El otro día, en un café cercano a una universidad escuché por casualidad la conversación telefónica de un joven estudiante de Ingeniería a quien una amiga había llamado para pedirle consejos amorosos. Al principio, la conversación me pareció una cualquiera, pero rápidamente pude notar algo particular en el modo en el que se expresaba el joven. Había intuido su carrera por las clases que había mencionado que tuvo en el día, pero, a medida que se adentraban en los problemas de su amiga, el joven abandonó su formación profesional para empezar a usar un lenguaje psicológico que ni yo me hubiera atrevido a usar con tal propiedad. Habló de ansiedad, depresión, apego evitativo y ansioso, como si fueran cualquier cosa.
Los ‘centennialls’ vivimos bombardeados de información, y gracias al auge de plataformas como YouTube o TikTok es fácil encontrar información sobre cualquier tema de forma resumida, fácil y hasta entretenida. Los videos se han vuelto las enciclopedias que facilitaban la vida a nuestros padres o la Encarta que les abrió el mundo a los ‘millennials’. Poco importa para nuestra generación si la información que consumimos es verídica, el afán del mundo no da tiempo de consultar las fuentes de cada video y, al final, confiamos en que el algoritmo nos mostrará la verdad por la cantidad de personas que hablan de un tema o, incluso, por las pequeñas notificaciones que nos muestran que algo puede ser considerado noticia falsa o la invitación a abrir un buscador para profundizar en un tema.
Dentro de ese universo de información que consumimos existe un tema que fascina a los jóvenes y es el de la psicología. La explicación del comportamiento humano, de nuestras obsesiones, miedos y las enfermedades mentales, parece ser algo que atrae a los jóvenes y que ha hecho que nuestro lenguaje se vuelva cada vez más psicologizado. Explicamos una tusa a través de lo que hemos consumido como síntomas de depresión, nos autodiagnosticamos ansiedad cuando nos sentimos intranquilos con una situación particular, afirmamos tener déficit de atención o autismo porque somos incapaces de enfocarnos en una tarea por el tiempo que esta requiere. Usamos los términos a diestra y siniestra sin conocerlos a fondo, sin tener la guía de un profesional, creyéndonos amos y señores del conocimiento psicológico porque vimos suficientes videos al respecto.
Algo que me parece curioso resaltar en torno a este tema es el hecho de que muchos jóvenes no solo hacen uso del lenguaje de las ciencias de la salud para describir pensamientos, sentimientos y percepciones de forma irresponsable, sino que, además, parecen esconderse tras sus autodiagnósticos.
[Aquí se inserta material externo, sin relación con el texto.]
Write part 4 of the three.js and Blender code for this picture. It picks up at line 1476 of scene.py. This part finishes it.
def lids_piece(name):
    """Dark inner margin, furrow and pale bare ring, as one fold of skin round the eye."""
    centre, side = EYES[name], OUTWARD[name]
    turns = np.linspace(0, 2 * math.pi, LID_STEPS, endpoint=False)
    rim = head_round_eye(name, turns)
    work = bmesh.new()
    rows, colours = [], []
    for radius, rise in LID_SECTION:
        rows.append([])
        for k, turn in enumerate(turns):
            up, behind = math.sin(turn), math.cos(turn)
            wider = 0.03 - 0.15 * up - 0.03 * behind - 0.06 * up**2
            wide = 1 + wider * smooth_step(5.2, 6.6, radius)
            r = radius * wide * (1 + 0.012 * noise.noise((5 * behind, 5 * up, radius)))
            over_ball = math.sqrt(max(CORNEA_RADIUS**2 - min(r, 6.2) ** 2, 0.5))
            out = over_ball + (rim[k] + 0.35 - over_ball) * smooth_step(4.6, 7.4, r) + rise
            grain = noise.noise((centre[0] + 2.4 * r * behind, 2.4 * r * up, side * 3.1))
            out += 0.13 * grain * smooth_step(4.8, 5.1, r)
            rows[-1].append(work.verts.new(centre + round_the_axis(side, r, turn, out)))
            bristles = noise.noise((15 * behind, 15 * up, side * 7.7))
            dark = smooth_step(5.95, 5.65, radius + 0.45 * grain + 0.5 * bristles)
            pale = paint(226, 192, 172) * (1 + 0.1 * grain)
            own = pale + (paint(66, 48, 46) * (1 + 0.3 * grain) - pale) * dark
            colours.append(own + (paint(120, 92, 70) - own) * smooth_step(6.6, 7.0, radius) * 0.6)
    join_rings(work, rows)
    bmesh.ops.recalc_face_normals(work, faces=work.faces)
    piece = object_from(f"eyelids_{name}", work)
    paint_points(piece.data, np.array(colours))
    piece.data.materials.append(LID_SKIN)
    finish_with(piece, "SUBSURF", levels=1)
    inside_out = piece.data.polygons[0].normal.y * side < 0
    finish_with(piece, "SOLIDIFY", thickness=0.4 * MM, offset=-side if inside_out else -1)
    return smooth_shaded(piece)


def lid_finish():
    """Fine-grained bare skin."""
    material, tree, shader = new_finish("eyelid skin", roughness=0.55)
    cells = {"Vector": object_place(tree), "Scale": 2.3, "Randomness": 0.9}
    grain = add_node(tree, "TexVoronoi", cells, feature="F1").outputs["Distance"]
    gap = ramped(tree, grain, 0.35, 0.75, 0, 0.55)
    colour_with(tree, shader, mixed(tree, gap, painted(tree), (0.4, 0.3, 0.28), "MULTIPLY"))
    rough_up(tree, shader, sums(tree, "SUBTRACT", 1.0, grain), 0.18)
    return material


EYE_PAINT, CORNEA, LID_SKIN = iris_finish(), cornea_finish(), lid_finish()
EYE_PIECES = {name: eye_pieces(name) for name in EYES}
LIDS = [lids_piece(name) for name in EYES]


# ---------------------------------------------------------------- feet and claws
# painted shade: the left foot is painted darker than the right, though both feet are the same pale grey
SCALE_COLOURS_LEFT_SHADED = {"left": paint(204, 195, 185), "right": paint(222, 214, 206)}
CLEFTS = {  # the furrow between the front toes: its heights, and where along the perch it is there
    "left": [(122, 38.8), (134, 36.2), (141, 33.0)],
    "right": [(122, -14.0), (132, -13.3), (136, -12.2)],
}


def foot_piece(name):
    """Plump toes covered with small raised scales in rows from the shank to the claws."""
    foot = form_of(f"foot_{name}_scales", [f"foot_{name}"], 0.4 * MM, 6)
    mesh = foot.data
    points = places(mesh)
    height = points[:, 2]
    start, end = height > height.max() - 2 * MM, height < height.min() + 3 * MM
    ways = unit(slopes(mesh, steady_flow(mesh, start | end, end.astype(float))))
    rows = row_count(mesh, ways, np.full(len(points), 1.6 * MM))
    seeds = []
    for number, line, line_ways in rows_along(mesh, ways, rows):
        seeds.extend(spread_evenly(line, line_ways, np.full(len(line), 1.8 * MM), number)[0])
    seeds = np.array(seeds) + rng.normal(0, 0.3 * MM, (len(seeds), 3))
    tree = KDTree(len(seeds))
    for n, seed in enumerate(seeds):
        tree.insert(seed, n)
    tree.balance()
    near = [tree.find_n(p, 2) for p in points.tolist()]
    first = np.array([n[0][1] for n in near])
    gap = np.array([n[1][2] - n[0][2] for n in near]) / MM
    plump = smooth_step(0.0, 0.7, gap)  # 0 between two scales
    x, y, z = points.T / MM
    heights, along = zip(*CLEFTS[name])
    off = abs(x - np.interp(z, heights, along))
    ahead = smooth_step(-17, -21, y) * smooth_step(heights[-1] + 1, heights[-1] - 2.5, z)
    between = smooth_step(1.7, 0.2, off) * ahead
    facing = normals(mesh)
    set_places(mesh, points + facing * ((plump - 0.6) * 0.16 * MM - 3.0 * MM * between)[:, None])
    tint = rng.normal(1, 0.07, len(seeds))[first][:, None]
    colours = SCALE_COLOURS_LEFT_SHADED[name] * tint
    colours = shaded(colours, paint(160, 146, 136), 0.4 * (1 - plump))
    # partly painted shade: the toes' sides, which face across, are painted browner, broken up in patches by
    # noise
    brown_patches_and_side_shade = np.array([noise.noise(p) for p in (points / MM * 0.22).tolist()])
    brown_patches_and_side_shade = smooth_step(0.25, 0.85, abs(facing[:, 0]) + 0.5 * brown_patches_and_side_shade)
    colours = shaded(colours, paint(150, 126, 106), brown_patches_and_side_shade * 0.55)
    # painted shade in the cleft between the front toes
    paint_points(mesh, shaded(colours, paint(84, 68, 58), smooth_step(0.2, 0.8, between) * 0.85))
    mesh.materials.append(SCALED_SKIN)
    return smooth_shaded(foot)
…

Algunos llegan al punto de describirse con ellos y justificar sus actitudes bajo la comodidad que les da el diagnóstico. Estas etiquetas parecen ser cómodas y útiles para no responsabilizarnos de nuestros actos, de la autogestión que implica la felicidad, de impedirnos un cambio o incluso buscar un tratamiento eficiente.
Nuestra generación, gracias a lo anterior, se ha vuelto más consciente de los problemas de salud mental y se ha tomado las banderas de visibilizar las enfermedades. Incluso yo he mencionado en un par de columnas que es una necesidad imperante que nuestro sistema de salud les dé mayor cobertura a estos problemas, que aumenten el número de psicólogos clínicos y psiquiatras para poder tener una atención más humana. Sin embargo, con la conversación del joven y este pensamiento en torno a la apropiación del lenguaje psicologizado, considero justo que, si queremos como generación hacer un llamado a la visibilización y el trabajo en torno a la salud mental, también lo enfoquemos a combatir la desinformación, el uso popular de los términos de las ciencias de la salud y una responsabilización por nuestros sentires y falencias.